Today I went to my thinking rock; a special place in Warrensburg on the Hudson River. The Hudson River flows by; today it sparkled. I grew up along the Hudson, and this place is always a comfort to me.
I am overwhelmed by some personal things it would have been my husband’s and mine 43rd anniversary today. I try not to dwell on that too much; but it is there always. I tried the dating scene on line for a month-disastrous. A friend of mine let me down 2 times recently. I remember Anne Frank saying she believes in the good of people. I do, too. Most of the time.
I am overwhelmed more though by the state of our beautiful country. Covid is spreading again, I am scared, helpless.
And the BLM movement. It is beyond comprehension what is happening still in our country. I first became aware of the systemic racism in our country in the ’70s when I worked with migrant children whose parents picked apples in the Hudson Valley. All of the workers were Black.
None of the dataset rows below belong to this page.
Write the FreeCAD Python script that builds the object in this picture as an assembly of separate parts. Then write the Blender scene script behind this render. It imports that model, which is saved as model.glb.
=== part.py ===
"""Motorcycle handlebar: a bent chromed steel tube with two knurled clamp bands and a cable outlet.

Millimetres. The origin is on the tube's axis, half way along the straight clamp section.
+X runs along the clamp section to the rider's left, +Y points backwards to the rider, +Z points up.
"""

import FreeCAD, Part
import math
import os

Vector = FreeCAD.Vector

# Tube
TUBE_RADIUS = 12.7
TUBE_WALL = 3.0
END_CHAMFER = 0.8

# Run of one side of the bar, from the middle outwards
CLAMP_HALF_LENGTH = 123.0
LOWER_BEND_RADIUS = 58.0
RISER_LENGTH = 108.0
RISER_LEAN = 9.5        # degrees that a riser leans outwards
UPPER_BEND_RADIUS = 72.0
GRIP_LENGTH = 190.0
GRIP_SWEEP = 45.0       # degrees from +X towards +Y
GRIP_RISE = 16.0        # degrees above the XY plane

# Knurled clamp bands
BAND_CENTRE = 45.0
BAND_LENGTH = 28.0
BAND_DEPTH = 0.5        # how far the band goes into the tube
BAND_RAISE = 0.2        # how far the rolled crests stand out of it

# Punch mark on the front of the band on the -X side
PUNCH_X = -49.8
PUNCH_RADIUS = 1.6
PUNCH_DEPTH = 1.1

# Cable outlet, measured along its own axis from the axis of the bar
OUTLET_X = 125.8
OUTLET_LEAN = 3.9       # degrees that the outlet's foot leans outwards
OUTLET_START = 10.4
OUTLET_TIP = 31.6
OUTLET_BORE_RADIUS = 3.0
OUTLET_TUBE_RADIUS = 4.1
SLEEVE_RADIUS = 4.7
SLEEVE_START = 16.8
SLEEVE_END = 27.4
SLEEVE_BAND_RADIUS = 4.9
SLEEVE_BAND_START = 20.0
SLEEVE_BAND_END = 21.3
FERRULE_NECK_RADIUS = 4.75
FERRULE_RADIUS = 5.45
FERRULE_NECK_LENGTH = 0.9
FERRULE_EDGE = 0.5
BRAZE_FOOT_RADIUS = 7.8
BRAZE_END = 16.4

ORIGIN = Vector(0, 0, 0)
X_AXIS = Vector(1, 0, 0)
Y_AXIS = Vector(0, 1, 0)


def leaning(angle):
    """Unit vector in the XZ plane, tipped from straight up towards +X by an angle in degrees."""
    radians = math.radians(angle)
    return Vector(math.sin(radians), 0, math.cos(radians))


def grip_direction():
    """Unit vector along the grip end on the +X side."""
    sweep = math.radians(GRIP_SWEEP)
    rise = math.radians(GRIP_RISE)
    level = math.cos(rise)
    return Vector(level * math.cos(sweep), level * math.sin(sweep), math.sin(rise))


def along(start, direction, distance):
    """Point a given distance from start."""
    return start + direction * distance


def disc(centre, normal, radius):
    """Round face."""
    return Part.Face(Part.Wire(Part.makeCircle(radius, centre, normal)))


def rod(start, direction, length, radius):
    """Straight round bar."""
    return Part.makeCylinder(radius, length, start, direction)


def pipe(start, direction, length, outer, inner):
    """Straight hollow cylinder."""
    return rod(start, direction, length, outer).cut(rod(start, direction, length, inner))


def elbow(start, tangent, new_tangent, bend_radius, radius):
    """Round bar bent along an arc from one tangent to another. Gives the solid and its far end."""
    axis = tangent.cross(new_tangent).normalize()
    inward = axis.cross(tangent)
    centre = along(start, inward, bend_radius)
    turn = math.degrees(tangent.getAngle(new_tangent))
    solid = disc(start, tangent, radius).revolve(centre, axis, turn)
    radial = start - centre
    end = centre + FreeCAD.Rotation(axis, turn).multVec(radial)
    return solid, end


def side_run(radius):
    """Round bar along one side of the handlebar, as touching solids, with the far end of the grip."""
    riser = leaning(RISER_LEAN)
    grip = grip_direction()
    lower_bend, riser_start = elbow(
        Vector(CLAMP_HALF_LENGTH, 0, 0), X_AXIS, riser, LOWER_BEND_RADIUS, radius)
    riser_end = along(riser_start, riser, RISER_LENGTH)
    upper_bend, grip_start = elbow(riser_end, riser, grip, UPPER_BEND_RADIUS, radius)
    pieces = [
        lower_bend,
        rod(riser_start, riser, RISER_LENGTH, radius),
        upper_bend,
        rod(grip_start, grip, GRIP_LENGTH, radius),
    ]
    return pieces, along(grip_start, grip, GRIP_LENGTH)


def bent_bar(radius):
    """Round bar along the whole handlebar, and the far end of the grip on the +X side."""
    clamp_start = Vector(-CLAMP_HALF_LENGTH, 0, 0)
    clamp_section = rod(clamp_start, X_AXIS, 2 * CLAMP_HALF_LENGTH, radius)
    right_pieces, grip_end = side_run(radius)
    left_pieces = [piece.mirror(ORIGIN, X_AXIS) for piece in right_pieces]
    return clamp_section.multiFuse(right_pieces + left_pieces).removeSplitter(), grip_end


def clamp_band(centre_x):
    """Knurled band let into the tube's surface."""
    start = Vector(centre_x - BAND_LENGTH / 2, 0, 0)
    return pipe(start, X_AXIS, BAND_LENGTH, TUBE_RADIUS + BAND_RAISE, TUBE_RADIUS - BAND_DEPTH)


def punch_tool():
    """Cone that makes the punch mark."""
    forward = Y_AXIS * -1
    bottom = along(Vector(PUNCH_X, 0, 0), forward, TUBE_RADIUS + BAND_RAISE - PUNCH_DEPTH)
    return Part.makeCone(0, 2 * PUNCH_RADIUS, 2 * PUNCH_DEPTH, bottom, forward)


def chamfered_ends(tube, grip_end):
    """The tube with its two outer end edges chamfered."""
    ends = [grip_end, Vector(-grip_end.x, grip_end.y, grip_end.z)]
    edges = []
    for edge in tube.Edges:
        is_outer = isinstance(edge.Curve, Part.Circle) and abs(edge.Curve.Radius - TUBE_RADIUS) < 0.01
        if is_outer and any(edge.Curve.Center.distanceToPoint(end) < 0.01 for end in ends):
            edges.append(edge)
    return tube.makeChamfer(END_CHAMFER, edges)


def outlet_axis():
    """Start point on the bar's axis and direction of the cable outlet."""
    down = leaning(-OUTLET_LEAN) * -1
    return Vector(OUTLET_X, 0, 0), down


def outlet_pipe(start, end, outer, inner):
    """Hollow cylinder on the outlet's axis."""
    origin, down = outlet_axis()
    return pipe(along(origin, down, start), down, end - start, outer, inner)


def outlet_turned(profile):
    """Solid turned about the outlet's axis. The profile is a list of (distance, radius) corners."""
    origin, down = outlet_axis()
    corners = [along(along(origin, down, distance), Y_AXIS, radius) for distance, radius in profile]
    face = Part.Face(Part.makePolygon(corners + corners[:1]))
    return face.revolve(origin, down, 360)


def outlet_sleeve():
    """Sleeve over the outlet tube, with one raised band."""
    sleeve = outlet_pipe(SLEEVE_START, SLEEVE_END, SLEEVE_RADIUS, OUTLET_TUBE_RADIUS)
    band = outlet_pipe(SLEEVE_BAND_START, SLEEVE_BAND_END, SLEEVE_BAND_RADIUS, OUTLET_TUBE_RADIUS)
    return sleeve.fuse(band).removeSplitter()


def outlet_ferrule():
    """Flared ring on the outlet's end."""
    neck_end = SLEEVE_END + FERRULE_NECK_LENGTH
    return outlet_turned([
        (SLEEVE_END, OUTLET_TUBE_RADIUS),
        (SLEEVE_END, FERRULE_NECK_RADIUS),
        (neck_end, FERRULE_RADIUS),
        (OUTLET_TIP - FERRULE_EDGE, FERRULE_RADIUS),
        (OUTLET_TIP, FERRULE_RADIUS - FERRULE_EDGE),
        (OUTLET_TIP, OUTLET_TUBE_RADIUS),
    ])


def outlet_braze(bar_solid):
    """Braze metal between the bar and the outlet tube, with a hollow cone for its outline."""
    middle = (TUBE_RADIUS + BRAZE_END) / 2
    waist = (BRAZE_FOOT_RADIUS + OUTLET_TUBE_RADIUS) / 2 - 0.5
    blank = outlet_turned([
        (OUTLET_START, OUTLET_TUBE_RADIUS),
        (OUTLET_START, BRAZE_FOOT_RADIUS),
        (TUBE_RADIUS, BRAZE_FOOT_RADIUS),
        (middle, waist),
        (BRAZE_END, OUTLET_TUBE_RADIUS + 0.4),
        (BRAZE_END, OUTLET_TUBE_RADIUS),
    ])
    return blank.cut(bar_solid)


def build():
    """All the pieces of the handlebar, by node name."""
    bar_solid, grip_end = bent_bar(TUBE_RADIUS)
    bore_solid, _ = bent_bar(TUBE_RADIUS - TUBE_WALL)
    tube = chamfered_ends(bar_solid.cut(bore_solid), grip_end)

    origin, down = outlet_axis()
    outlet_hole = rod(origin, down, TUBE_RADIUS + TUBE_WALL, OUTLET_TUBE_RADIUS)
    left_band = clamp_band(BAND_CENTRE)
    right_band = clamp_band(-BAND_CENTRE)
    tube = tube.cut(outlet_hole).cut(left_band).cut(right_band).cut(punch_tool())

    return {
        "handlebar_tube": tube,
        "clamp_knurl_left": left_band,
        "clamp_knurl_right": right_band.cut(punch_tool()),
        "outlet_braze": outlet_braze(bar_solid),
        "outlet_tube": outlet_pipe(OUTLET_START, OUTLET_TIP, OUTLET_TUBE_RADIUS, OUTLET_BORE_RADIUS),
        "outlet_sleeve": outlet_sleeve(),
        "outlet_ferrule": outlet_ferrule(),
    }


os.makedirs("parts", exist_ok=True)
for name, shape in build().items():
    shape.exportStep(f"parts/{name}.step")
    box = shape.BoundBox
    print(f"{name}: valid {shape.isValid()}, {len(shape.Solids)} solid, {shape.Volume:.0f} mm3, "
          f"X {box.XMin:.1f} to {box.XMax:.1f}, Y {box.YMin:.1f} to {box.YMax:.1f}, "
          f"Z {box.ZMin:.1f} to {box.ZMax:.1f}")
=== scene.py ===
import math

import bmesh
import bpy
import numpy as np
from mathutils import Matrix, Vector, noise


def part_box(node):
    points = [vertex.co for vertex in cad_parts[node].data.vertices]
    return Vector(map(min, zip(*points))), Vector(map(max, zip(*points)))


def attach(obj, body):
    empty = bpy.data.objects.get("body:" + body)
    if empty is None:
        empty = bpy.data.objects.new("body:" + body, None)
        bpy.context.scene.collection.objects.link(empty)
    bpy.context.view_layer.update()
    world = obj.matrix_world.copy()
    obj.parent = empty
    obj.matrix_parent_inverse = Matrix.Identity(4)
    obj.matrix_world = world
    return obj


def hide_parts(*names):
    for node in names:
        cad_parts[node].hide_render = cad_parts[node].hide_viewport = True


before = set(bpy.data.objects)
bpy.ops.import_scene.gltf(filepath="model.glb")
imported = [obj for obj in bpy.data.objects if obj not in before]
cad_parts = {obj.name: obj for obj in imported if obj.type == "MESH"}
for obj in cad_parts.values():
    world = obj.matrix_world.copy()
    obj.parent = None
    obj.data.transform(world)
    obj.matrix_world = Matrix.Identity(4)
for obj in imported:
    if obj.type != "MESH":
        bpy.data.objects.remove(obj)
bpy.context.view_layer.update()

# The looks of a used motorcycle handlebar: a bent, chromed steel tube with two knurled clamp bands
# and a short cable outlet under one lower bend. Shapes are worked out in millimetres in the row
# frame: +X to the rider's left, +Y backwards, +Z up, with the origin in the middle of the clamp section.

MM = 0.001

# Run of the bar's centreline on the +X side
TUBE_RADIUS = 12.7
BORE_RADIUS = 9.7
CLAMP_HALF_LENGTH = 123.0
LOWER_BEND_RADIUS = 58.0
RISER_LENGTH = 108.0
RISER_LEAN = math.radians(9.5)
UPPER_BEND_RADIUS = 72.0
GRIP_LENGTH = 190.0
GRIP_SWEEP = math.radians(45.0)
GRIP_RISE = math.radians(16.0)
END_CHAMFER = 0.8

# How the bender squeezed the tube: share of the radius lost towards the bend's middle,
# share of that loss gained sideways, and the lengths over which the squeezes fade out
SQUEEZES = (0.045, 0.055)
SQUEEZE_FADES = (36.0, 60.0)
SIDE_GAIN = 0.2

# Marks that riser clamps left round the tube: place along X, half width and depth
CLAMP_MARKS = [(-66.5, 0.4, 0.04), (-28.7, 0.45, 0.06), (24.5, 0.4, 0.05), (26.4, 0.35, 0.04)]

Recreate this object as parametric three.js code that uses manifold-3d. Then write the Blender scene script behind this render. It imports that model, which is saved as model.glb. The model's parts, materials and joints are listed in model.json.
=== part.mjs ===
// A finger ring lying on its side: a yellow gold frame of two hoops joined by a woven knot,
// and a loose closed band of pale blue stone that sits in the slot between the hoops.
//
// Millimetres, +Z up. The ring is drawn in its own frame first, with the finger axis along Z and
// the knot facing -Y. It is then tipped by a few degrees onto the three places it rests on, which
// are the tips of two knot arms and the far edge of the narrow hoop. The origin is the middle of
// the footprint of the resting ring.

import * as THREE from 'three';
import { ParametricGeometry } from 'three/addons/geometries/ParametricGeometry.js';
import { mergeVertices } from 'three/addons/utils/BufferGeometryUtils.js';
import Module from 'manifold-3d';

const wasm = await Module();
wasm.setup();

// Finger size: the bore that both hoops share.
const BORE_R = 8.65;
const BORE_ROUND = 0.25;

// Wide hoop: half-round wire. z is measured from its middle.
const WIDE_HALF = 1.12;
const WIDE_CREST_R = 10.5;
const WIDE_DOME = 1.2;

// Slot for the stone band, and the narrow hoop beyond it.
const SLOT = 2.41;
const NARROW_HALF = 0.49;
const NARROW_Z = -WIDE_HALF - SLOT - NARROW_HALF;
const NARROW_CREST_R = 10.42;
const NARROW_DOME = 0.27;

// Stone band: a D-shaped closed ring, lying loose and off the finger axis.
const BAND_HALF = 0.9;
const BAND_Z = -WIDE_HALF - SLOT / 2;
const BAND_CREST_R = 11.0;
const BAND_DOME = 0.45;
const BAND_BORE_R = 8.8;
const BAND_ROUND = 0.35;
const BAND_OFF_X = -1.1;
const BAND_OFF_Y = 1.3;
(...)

I developed a rapport with a little girl and one time when she was sleeping, I just waited for her to wake up. When she saw me when she woke up she had the biggest smile on her face. She had a cut on her leg that was obviously untreated. For these kids there is no consistent schooling, no health records all so we white folks can eat apples.
I wrote a paper on the disparity of our culture in America and maybe at that time I began to refuse to say the pledge each morning in high school. I didn’t believe and still don’t believe there is liberty and justice for all in our country.
I am sickened by what is happening with people because of the color of their skin.
And here I sit a woman of white privilege.
My thinking rock in Warrensburg told me to listen to myself, to others and to the Shema. To ” hear oh God our God is one.”
There is hope. I know it. Perhaps in the deepest places we all can find ways to listen to each other and more importantly to hear what is being said.